In accordance with the present invention a mine roof support has a roof-engageable means which includes a roof-engageable pad connected to the remainder of the means by a lever or levers, and ram means, operative in a direction at right-angles to, or substantially at right angles to, the fore-and-aft direction of the support, to move the lever or levers to adjust the height of the pad with respect to the remainder of the roof-engageable means.
By "fore-and-aft direction of the support" is meant that direction which, when the support is in an operative position in a mine working, will be substantially at right-angles to the face of the mineral being cut or otherwise worked.
The ram means may also be operative in a direction parallel to, or substantially parallel to, the roof-engageable surfaces of the roof-engageable means.
The roof-engageable pad may be mounted on a cantilever beam telescopically associated with, and forming part of, the roof-engageable means.

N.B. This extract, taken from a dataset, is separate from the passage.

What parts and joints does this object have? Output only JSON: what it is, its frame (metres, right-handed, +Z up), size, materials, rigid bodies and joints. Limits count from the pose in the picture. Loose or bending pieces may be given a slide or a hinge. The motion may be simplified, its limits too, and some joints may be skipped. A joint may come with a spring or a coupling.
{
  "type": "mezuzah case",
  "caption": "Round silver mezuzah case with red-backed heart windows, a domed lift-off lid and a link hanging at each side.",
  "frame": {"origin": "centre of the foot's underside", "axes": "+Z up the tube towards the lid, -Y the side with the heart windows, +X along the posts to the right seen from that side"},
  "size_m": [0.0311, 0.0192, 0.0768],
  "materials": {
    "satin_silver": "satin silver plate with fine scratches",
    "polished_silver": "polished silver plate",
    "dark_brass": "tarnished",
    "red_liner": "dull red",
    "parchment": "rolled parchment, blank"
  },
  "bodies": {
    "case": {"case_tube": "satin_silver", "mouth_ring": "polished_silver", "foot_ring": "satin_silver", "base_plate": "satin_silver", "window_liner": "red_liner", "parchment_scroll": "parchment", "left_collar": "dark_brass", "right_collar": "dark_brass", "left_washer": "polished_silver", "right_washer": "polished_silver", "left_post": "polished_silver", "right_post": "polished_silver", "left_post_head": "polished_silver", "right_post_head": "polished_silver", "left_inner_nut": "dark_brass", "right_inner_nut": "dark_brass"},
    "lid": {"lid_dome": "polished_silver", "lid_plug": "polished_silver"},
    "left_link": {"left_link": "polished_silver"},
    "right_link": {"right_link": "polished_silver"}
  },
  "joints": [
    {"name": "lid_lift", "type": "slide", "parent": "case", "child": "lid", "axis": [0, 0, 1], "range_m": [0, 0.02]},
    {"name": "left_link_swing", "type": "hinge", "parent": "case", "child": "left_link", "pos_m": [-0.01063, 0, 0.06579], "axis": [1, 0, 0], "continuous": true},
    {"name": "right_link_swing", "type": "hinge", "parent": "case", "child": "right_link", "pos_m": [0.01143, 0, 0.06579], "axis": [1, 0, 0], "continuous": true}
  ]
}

The ram means may be hydraulically-operable and may comprise a single ram or it may comprise a combination of rams mechanically secured together. Where two levers are provided the ram means may be secured between those layers. The ram means may be movably mounted with respect to the remainder of the roof-engageable means so as to be capable of changing its position slightly when the height of said pad is being adjusted.
The ram means may be single-acting so that when hydraulically-operated it elevates said path with respect to the remainder of the roof-engageable means, or it may be double-acting so that when hydraulically-operated in one direction it elevates said pad with respect to the remainder of the roof-engageable means, and when hydraulically-operated in the other direction it positively lowers said pad, under fluid power, from an elevated position.

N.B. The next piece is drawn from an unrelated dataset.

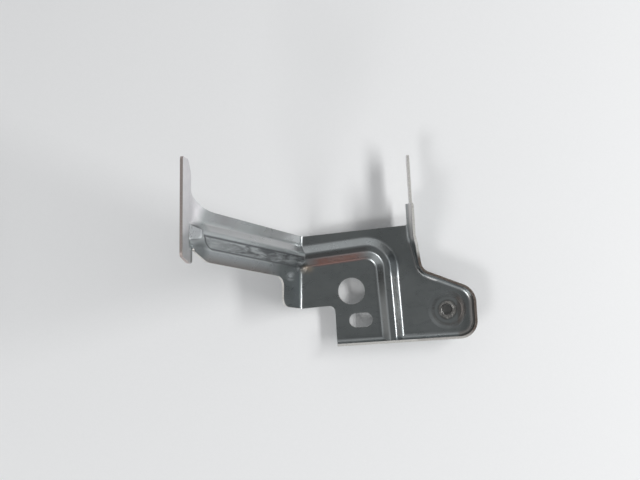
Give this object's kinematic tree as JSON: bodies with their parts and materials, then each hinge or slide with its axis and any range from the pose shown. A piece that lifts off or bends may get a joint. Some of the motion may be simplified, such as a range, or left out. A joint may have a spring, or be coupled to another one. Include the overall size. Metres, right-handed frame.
{
  "type": "stamped metal bracket",
  "caption": "Stamped sheet-steel bracket with a rimmed plate, a pressed bead, an angled arm that ends in an upright flange, a side tab, mounting holes and a weld nut on its back.",
  "frame": {"origin": "centre of the round hole, on the back of the main plate", "axes": "+Z along the round hole, out of the face of the plate and towards the side the arm rises on; +X along the bottom lip towards the weld nut; +Y towards the top edge and the side tab"},
  "size_m": [0.1607, 0.1109, 0.1072],
  "materials": {
    "sheet_steel": "bare cold-rolled steel, oiled, dark grey",
    "nut_steel": "bare steel, oiled, dark grey"
  },
  "bodies": {
    "root": {"bracket": "sheet_steel", "weld_nut": "nut_steel"}
  },
  "joints": []
}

The said lever or levers may each comprise a bell-crank lever, and in this case the or each bell-crank lever may be arranged to provide an included angle of 90 degrees between its arms. With two bell-crank levers, the ram means may act horizontally between said two bell-crank levers to impart vertical thrust to said pad, there being a constant relation between ram thrust and vertical thrust.

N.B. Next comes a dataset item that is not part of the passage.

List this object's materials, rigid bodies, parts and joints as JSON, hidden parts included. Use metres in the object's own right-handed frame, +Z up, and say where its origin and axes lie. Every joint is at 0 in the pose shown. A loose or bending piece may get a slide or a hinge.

Preferably the ram means includes a thrust-limiting device, e.g. a pressure-relief valve whereby the vertical load will have a constant maximum value. Such constant maximum value will be independent of the amount of telescopic extension of the cantilever beam provided that the roof support design may enable the pad to exert maximum load at the maximum beam extension.
One embodiment of the invention will now be particularly described by way of example with reference to the accompanying drawings, in which:
FIG. 1 is a side elevation of a mine roof support incorporating the invention,
FIG. 2 is an enlarged cross-section taken on the line II -- II of FIG. 1,
FIG. 3 is a cross-section taken on the line III -- III of FIG. 2,
FIG. 4 is an enlarged plan view, partly broken away, of the free end of the cantilever beam shown in FIG. 1, and,
FIG. 5 is an enlarged view of one of the bell-crank levers shown in FIG. 2, indicating its dimensions and operational forces.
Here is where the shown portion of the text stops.